The Kissing Booth (2018) 

Rochelle "Elle" Evans, is a popular and outgoing student at her high school. Despite this, she has never been kissed. Together with her life-long best friend Lee, the pair plan a kissing booth event as a fundraiser for their school at a Spring Carnival fair. Elle has always had a secret crush on Lee's bad-boy older brother, named Noah. For years, she never acted on her feelings, since she and Lee had written rules about their friendship. One of those rules was to never date each other's family members. After sharing a kiss at the event, Elle and Noah begin a secret romantic relationship. When Lee finds out, there is a strain on the pair's friendship. After some time, their differences are overcome. Elle navigates the complexities of teenage-drama, while Noah prepares for Ivy League college experience at Harvard University. As he leaves, Elle realizes that though she doesn't know what the future holds, her romance with Noah will always be a part of her.

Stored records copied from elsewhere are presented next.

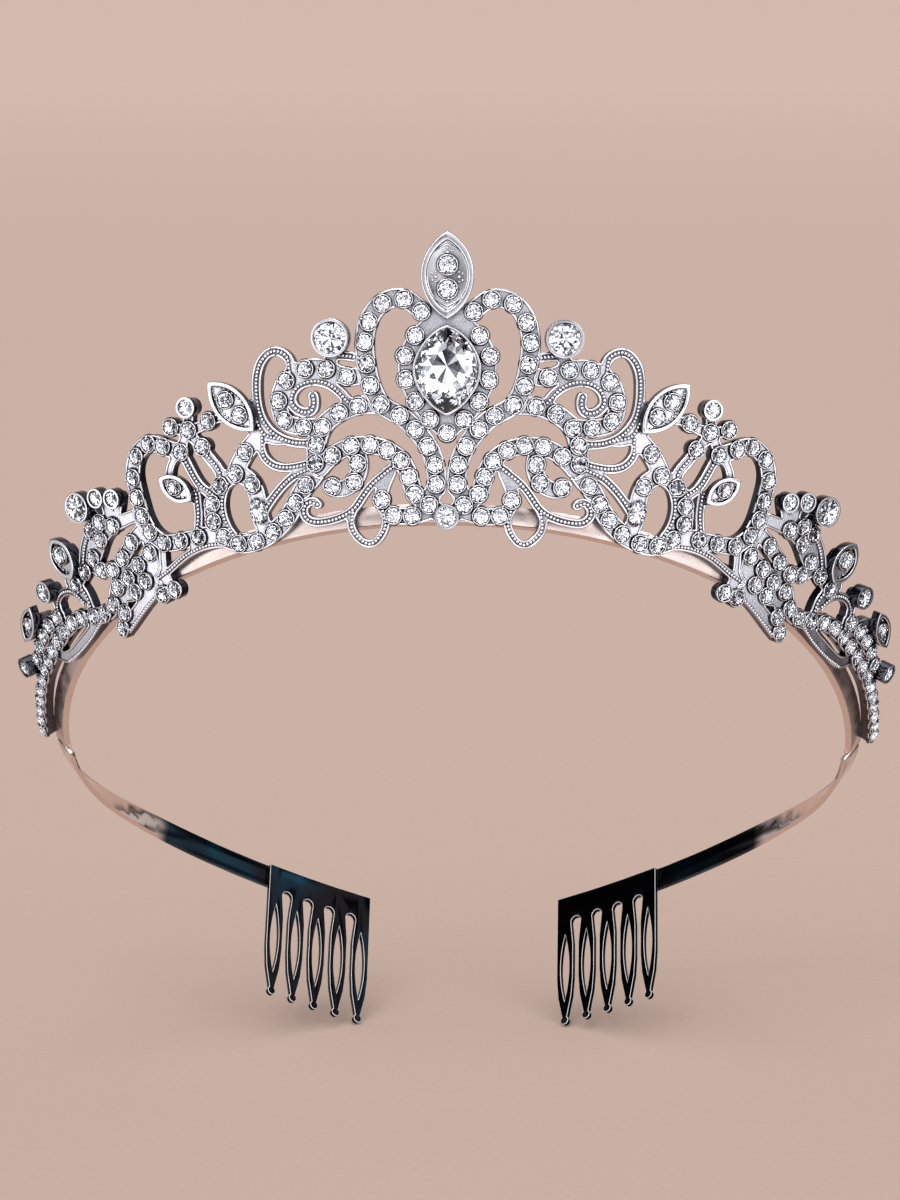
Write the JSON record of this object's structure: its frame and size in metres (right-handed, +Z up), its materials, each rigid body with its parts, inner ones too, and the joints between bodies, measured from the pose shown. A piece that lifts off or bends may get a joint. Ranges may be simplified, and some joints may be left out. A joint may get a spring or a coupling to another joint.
{
  "type": "bridal tiara",
  "caption": "Curved crown-shaped hair ornament: pierced silver filigree set with clear crystals on a sprung steel band ending in two side combs.",
  "frame": {"origin": "front centre of the band's centre line, where the band rests on the crown of the head", "axes": "+Z up as worn, -Y forward, +X toward the wearer's left; the band's plane is tipped 45 degrees, front high"},
  "size_m": [0.1562, 0.0988, 0.1582],
  "materials": {
    "cast_silver": "bright rhodium-plated casting, milgrain and rope texture",
    "bright_setting": "bright plated stone settings",
    "steel_strip": "plated spring steel strip",
    "dark_chrome": "smooth plated steel comb with dark reflections",
    "crystal": "clear foil-backed crystal"
  },
  "bodies": {
    "crown": {"headband_front": "steel_strip", "centre_casting": "cast_silver", "centre_stones": "crystal", "halo_stones": "crystal", "finial_setting": "bright_setting", "finial_stones": "crystal", "drop_setting": "bright_setting", "drop_crystal": "crystal", "base_cup": "bright_setting", "base_stone": "crystal", "scroll_casting_left": "cast_silver", "flower_casting_left": "cast_silver", "end_casting_left": "cast_silver", "scroll_stones_left": "crystal", "flower_stones_left": "crystal", "end_stones_left": "crystal", "large_cup_left": "bright_setting", "large_stone_left": "crystal", "bud_cup_left": "bright_setting", "bud_stone_left": "crystal", "end_cups_left": "bright_setting", "end_cup_stones_left": "crystal", "shoulder_leaf_left": "bright_setting", "shoulder_leaf_stones_left": "crystal", "arch_leaf_left": "bright_setting", "arch_leaf_stones_left": "crystal", "end_leaf_left": "bright_setting", "end_leaf_stones_left": "crystal", "tip_leaf_left": "bright_setting", "tip_leaf_stones_left": "crystal", "side_drop_left": "crystal", "scroll_casting_right": "cast_silver", "flower_casting_right": "cast_silver", "end_casting_right": "cast_silver", "scroll_stones_right": "crystal", "flower_stones_right": "crystal", "end_stones_right": "crystal", "large_cup_right": "bright_setting", "large_stone_right": "crystal", "bud_cup_right": "bright_setting", "bud_stone_right": "crystal", "end_cups_right": "bright_setting", "end_cup_stones_right": "crystal", "shoulder_leaf_right": "bright_setting", "shoulder_leaf_stones_right": "crystal", "arch_leaf_right": "bright_setting", "arch_leaf_stones_right": "crystal", "end_leaf_right": "bright_setting", "end_leaf_stones_right": "crystal", "tip_leaf_right": "bright_setting", "tip_leaf_stones_right": "crystal", "side_drop_right": "crystal"},
    "left_tail": {"band_tail_left": "steel_strip", "comb_left": "dark_chrome"},
    "right_tail": {"band_tail_right": "steel_strip", "comb_right": "dark_chrome"}
  },
  "joints": [
    {"name": "left_band_flex", "type": "hinge", "parent": "crown", "child": "left_tail", "pos_m": [0.07098, 0.05152, -0.05152], "axis": [0.6016, 0.5759, 0.5536], "range_deg": [-9, 4], "stiffness_Nm_per_rad": 0.09},
    {"name": "right_band_flex", "type": "hinge", "parent": "crown", "child": "right_tail", "pos_m": [-0.07098, 0.05152, -0.05152], "axis": [-0.6016, 0.5759, 0.5536], "range_deg": [-4, 9], "stiffness_Nm_per_rad": 0.09}
  ]
}
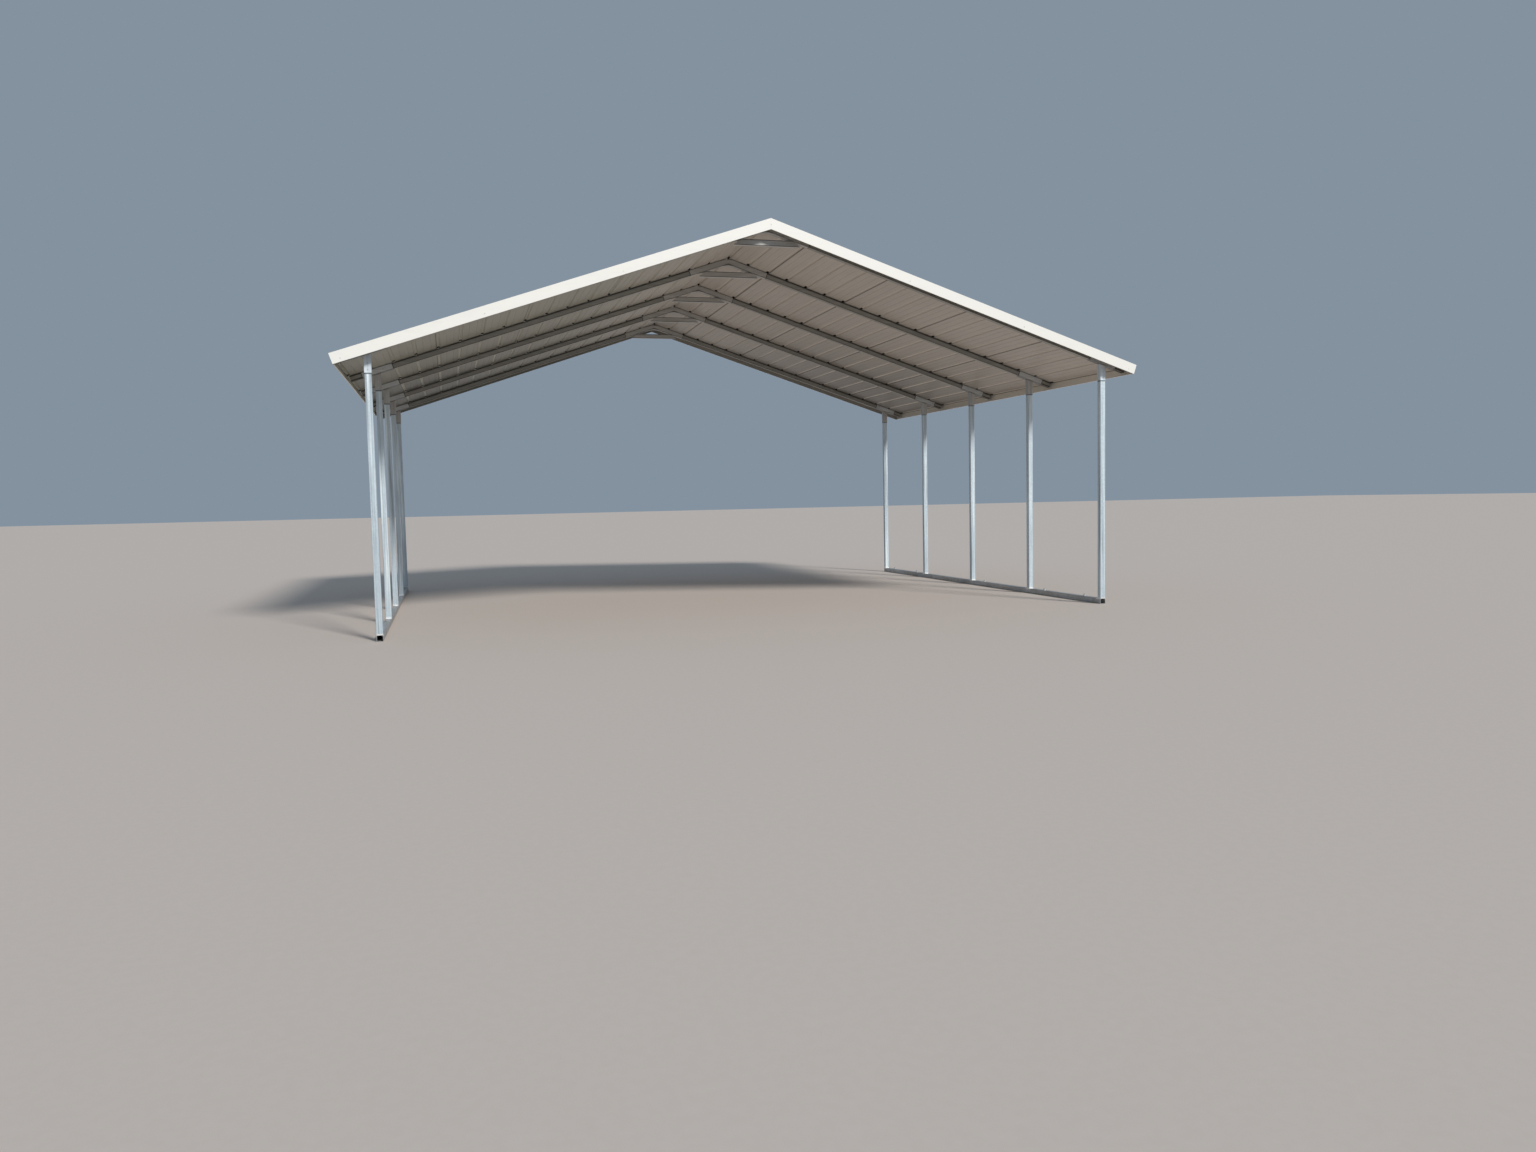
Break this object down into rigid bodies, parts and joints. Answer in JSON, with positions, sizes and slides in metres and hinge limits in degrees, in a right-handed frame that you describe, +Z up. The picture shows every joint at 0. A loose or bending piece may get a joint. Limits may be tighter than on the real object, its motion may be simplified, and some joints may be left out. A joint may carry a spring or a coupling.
{
  "type": "carport",
  "caption": "Open carport with a low gable roof of ribbed steel sheets on square tube frames that stand on ground rails.",
  "frame": {"origin": "ground level at the middle of the plan", "axes": "+X across the width to the right seen from the front, -Y towards the front gable, +Z up"},
  "size_m": [7.8582, 6.4018, 3.8017],
  "materials": {
    "galvanized_steel": "galvanized, semi-matt",
    "roof_paint": "baked paint, satin",
    "trim_paint": "baked paint, satin"
  },
  "bodies": {
    "root": {"base_nipples": "galvanized_steel", "base_rail_left": "galvanized_steel", "base_rail_right": "galvanized_steel", "eave_sleeves_left": "galvanized_steel", "eave_sleeves_right": "galvanized_steel", "eave_tails": "galvanized_steel", "eave_trim_left": "trim_paint", "eave_trim_right": "trim_paint", "gable_trim_back_left": "trim_paint", "gable_trim_back_right": "trim_paint", "gable_trim_front_left": "trim_paint", "gable_trim_front_right": "trim_paint", "peak_bow_1": "galvanized_steel", "peak_bow_2": "galvanized_steel", "peak_bow_3": "galvanized_steel", "peak_bow_4": "galvanized_steel", "peak_bow_5": "galvanized_steel", "post_left_1": "galvanized_steel", "post_left_2": "galvanized_steel", "post_left_3": "galvanized_steel", "post_left_4": "galvanized_steel", "post_left_5": "galvanized_steel", "post_right_1": "galvanized_steel", "post_right_2": "galvanized_steel", "post_right_3": "galvanized_steel", "post_right_4": "galvanized_steel", "post_right_5": "galvanized_steel", "rafter_left_1": "galvanized_steel", "rafter_left_2": "galvanized_steel", "rafter_left_3": "galvanized_steel", "rafter_left_4": "galvanized_steel", "rafter_left_5": "galvanized_steel", "rafter_right_1": "galvanized_steel", "rafter_right_2": "galvanized_steel", "rafter_right_3": "galvanized_steel", "rafter_right_4": "galvanized_steel", "rafter_right_5": "galvanized_steel", "ridge_sheet": "roof_paint", "roof_sheet_left_1": "roof_paint", "roof_sheet_left_2": "roof_paint", "roof_sheet_left_3": "roof_paint", "roof_sheet_left_4": "roof_paint", "roof_sheet_right_1": "roof_paint", "roof_sheet_right_2": "roof_paint", "roof_sheet_right_3": "roof_paint", "roof_sheet_right_4": "roof_paint"}
  },
  "joints": []
}
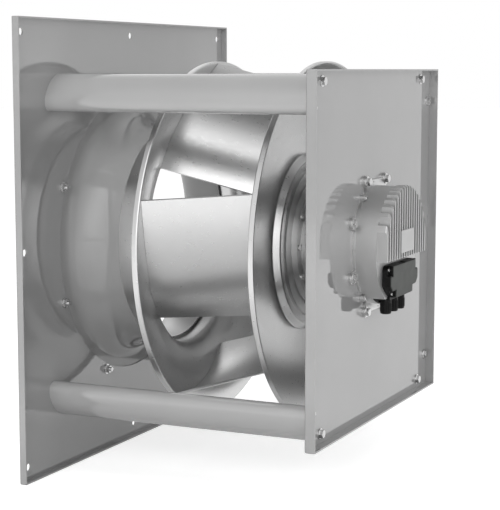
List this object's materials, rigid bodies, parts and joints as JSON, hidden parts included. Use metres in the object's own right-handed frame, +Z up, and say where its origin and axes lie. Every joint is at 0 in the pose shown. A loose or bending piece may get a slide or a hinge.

The Kissing Booth 2 (2020) 

Elle begins her senior year of high school, while Noah is a freshman at Harvard. The couple navigate their lives, balancing full schedules of education and studies, and continuing their long-distance relationship. This is complicated as each of them find attraction elsewhere; Elle with a new student named Marco, and Noah with a British student named Chloe. Elle tags along with her best friend and his girlfriend named Rachel, as a third wheel on the couple's dates, only to unintentionally cause friction in their relationship. Noah meanwhile asks Elle to once again break one of her best friend rules with Lee, and wants her to move to attend college with him once she graduates high school. Lee however wants her to continue her schooling, with him at  Berkeley. Noah realizes that his feelings for Chloe are only as a friend, while Marco tries to convince Elle that they have something more. Noah and Elle reconcile at her graduation. Elle receives letters from Harvard and Berkeley notifying her that she is accepted at both schools. She faces the difficult decision of choosing her best friend, or her love life with Noah.

The Kissing Booth 3 (2021)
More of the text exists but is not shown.